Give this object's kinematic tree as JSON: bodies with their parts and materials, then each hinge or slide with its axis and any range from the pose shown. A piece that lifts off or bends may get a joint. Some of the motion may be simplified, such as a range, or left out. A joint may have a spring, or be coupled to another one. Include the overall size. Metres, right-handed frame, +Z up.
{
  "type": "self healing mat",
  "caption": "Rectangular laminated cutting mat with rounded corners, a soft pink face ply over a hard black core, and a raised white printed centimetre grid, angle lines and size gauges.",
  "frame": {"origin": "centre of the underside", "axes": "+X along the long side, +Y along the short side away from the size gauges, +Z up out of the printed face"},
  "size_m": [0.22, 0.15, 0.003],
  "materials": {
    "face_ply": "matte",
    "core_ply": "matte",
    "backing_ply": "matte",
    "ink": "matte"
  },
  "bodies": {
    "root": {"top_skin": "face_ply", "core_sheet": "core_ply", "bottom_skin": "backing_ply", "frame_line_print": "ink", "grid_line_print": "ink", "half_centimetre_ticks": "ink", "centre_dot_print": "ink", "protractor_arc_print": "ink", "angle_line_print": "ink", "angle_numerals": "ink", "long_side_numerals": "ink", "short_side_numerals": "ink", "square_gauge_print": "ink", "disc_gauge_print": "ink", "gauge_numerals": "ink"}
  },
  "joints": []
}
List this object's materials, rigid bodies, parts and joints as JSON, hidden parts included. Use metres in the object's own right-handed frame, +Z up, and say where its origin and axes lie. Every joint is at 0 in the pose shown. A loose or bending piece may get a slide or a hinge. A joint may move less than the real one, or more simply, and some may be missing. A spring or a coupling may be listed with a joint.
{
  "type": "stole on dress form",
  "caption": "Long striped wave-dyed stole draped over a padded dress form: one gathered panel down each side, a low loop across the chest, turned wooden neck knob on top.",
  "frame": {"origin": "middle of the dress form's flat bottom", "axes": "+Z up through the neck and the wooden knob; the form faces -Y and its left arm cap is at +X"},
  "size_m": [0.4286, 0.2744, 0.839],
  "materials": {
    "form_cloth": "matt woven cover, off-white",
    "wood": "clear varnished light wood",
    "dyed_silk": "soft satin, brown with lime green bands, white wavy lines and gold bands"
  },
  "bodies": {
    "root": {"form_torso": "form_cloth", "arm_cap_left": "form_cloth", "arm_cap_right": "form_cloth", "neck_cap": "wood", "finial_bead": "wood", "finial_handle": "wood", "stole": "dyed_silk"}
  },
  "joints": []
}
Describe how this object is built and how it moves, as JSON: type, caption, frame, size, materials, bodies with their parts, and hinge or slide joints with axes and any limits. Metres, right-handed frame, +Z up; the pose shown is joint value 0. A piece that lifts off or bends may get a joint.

# [What you should do]
Transcribe all of the material exactly. Omit nothing.

# [Response for this exercise]
Give this object's kinematic tree as JSON: bodies with their parts and materials, then each hinge or slide with its axis and any range from the pose shown. A piece that lifts off or bends may get a joint. Some of the motion may be simplified, such as a range, or left out. A joint may have a spring, or be coupled to another one. Include the overall size. Metres, right-handed frame, +Z up.
{
  "type": "self healing mat",
  "caption": "Rectangular laminated cutting mat with rounded corners, a soft pink face ply over a hard black core, and a raised white printed centimetre grid, angle lines and size gauges.",
  "frame": {"origin": "centre of the underside", "axes": "+X along the long side, +Y along the short side away from the size gauges, +Z up out of the printed face"},
  "size_m": [0.22, 0.15, 0.003],
  "materials": {
    "face_ply": "matte",
    "core_ply": "matte",
    "backing_ply": "matte",
    "ink": "matte"
  },
  "bodies": {
    "root": {"top_skin": "face_ply", "core_sheet": "core_ply", "bottom_skin": "backing_ply", "frame_line_print": "ink", "grid_line_print": "ink", "half_centimetre_ticks": "ink", "centre_dot_print": "ink", "protractor_arc_print": "ink", "angle_line_print": "ink", "angle_numerals": "ink", "long_side_numerals": "ink", "short_side_numerals": "ink", "square_gauge_print": "ink", "disc_gauge_print": "ink", "gauge_numerals": "ink"}
  },
  "joints": []
}
List this object's materials, rigid bodies, parts and joints as JSON, hidden parts included. Use metres in the object's own right-handed frame, +Z up, and say where its origin and axes lie. Every joint is at 0 in the pose shown. A loose or bending piece may get a slide or a hinge. A joint may move less than the real one, or more simply, and some may be missing. A spring or a coupling may be listed with a joint.
{
  "type": "stole on dress form",
  "caption": "Long striped wave-dyed stole draped over a padded dress form: one gathered panel down each side, a low loop across the chest, turned wooden neck knob on top.",
  "frame": {"origin": "middle of the dress form's flat bottom", "axes": "+Z up through the neck and the wooden knob; the form faces -Y and its left arm cap is at +X"},
  "size_m": [0.4286, 0.2744, 0.839],
  "materials": {
    "form_cloth": "matt woven cover, off-white",
    "wood": "clear varnished light wood",
    "dyed_silk": "soft satin, brown with lime green bands, white wavy lines and gold bands"
  },
  "bodies": {
    "root": {"form_torso": "form_cloth", "arm_cap_left": "form_cloth", "arm_cap_right": "form_cloth", "neck_cap": "wood", "finial_bead": "wood", "finial_handle": "wood", "stole": "dyed_silk"}
  },
  "joints": []
}
Describe how this object is built and how it moves, as JSON: type, caption, frame, size, materials, bodies with their parts, and hinge or slide joints with axes and any limits. Metres, right-handed frame, +Z up; the pose shown is joint value 0. A piece that lifts off or bends may get a joint.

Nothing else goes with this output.